Prof. Dr. İlber Ortaylı’nın Kenan Işık ve dönemin Ankara’sına dair yazısı şöyle:
* Kenan Işık deyince benim Atatürk Lisesi’ndeki son iki senemde tiyatroya meraklı ve gerçekten gönül vermiş bir Malatyalı delikanlı göze çarpar. Konservatuar müdür yardımcılığından Atatürk Lisesi’ne edebiyat hocası gelen Bahri Miyak Hoca’nın talebeleriydik. Bu benim yetişme tarihinde Hicran Aktrük’le birlikte kilometre taşı olan hocalarımdandır. Bahri Bey Fransız edebiyatına da çok meraklıydı ve Türk edebiyatının yanıbaşında onu da bize sevdirirdi. Divan edebiyatını bu lisedeki sağcı solcu, sadeleştirmeci, muhafazakâr hocalar gereği gibi bilir ve öğretirlerdi.
* Kenan bu ortamda kurduğumuz tiyatro kulübünün meraklı ve aktif bir üye, başkan ve başkan yardımcısıydı. Yer yer alıngan yer yer çok tatlı bir karakteri vardı. Bizim kulüp ise benim gibilerin ağırlıkta olduğu bir yerdi. Devlet tiyatrosu ve konservatuarının rejisör ve hocaları, bilhassa Atatürk Liseli olup da sahne hayatına girenleri Muazzez Kurtoğlu gibi saygıyla andığımız sanatçıları sohbet ve konferansa çağırırdık. İki yılda tiyatro kulübünün sayesinde sahneye çıktığımı hatırlamıyorum ama tiyatro hakkında epey bilgi edindiğimi biliyorum.
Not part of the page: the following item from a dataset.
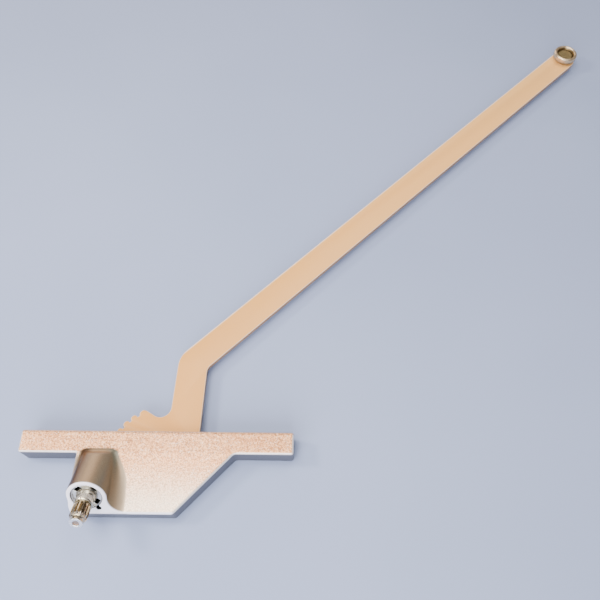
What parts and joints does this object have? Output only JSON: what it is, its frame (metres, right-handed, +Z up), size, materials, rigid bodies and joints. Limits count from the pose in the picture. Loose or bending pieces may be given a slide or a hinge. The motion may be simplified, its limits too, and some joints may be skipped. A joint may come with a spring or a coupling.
{
  "type": "window crank operator",
  "caption": "Worm-driven casement window operator: die-cast housing, splined crank shaft, bent swing arm and end roller.",
  "frame": {"origin": "on the arm's pivot axis at the underside of the housing, on the flat foot of the pivot stud", "axes": "+X along the mounting strip, +Y towards the window sash, +Z up from the underside along the arm's pivot axis"},
  "size_m": [0.3443, 0.344, 0.0322],
  "materials": {
    "cast_housing": "fine metallic champagne paint, satin",
    "arm_paint": "smooth tan paint, satin",
    "zinc_steel": "bright zinc plate",
    "plate_steel": "zinc-plated sheet, dull",
    "bronze": "sintered, oiled",
    "acetal": "natural white",
    "roller_metal": "nickel-brass, bright rim"
  },
  "bodies": {
    "operator_base": {"housing": "cast_housing", "base_plate": "plate_steel", "base_screw_1": "zinc_steel", "base_screw_2": "zinc_steel", "base_screw_3": "zinc_steel", "base_screw_4": "zinc_steel", "pivot_stud": "zinc_steel", "lower_washer": "bronze", "upper_washer": "bronze", "rear_bushing": "bronze", "inner_thrust_washer": "acetal", "outer_thrust_washer": "acetal", "bearing_plug": "zinc_steel", "retaining_ring": "zinc_steel"},
    "swing_arm": {"operator_arm": "arm_paint", "pivot_bushing": "bronze", "roller_washer": "zinc_steel", "roller_stud": "roller_metal"},
    "crank_shaft": {"worm_shaft": "zinc_steel", "shaft_collar": "zinc_steel"},
    "end_roller": {"roller": "roller_metal"}
  },
  "joints": [
    {"name": "arm_swing", "type": "hinge", "parent": "operator_base", "child": "swing_arm", "pos_m": [0, 0, 0.0068], "axis": [0, 0, 1], "range_deg": [-44, 52]},
    {"name": "crank_spin", "type": "hinge", "parent": "operator_base", "child": "crank_shaft", "pos_m": [-0.0286, 0, 0.0068], "axis": [0, -0.848, 0.5299], "range_deg": [-1700, 1450]},
    {"name": "roller_spin", "type": "hinge", "parent": "swing_arm", "child": "end_roller", "pos_m": [0.26635, 0.2979, 0.012], "axis": [0, 0, 1], "continuous": true}
  ],
  "couplings": [
    {"joint": "crank_spin", "follows": "arm_swing", "ratio": -32}
  ]
}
* Alman Kültür Merkezi’nde konservatuar öğretmeni ve rejisörlerden Max Meinecke’nin tiyatro okuma grupları da ilgiyle takip edilecek faaliyetlerdi. Ankara canlı bir kültür hayatına sahipti. Bugün artık Avrupa Birliği’nin büyük iddialarına rağmen ortalıkta görülmeyen kültür merkezleri o tarihlerde Ankara ve İstanbul’da faaliyetteydi. Fransız, İtalyan merkezleri sinemalarda göremeyeceğimiz Fransız ve İtalyan filmlerini getirirdi. Alman Kültür Merkezi’nde Çin gölge oyunları haftası bile vardı. Çin gölge oyunu orada ne arıyor demeyin. George Jakob başta olmak üzere Asya’daki gölge oyunlarını Türk Karagöz’ünü dahil (üstat toplayıcı Prof. Ritter’di) Almanlar toplamışlardır.
* Konserler bütün canlılığıyla devam ediyordu. Cuma akşamları veya cumartesi öğlen Ankara konser salonlarındaydı. Devlet tiyatrosu altın çağındaydı. Klasik tiyatroyu takip etmemiz, öğrenmemiz çok mühimdir. Hepimizin hafızasında Küçük Tiyatro, Büyük Tiyatro ve eski Halkevi olan bugünkü müze Üçüncü Tiyatro’nun anısı silinme olarak durur. Kenan Işık da bu ortamın içinde büyüdü. Ankara Sanat Tiyatrosu İstanbul’da yaşamayan Ankara’da patlayan bir tarihî kurumdu. Mutlaka İstanbul’daki bir gence göre şanslıydı. Bu kadar bilgi toplamayı, görmeyi, yaşamayı ancak Ankara’nın atmosferi insana kolayca ve etkilice sağlayabilirdi.
* Dil-Tarih ile Hukuk Fakülteli gençler Hukuk Fakülteliyle, Devlet Konservatuvarlı ve ODTÜ’lü öğrenciler birbirini tanır ve bunlar derslerin dışında da muayyen yerlerde bir araya geliyordu. Sanatsever Ankaralı bürokratların ve serbest meslek sahiplerinin kendileri için kapalı bir kulüp olarak kurdukları “Sanatseverler Kulübü” gençliği faaliyetleriyle içine çeken doğrusu çok faydalı neticeler hasıl eden bir yer oldu. 1960 ve 1970’lerin Ankara’sı buydu. İlk önce hava kirliliği ardından darbelerle gelen sarsıntılar bu havayı siler gibi oldu. Ankara bugün o günleri diriltebilir mi, bilemiyorum ama sevimli ve verimli bir merkez olduğu açık ve sayısız sanatçının şehri oldu.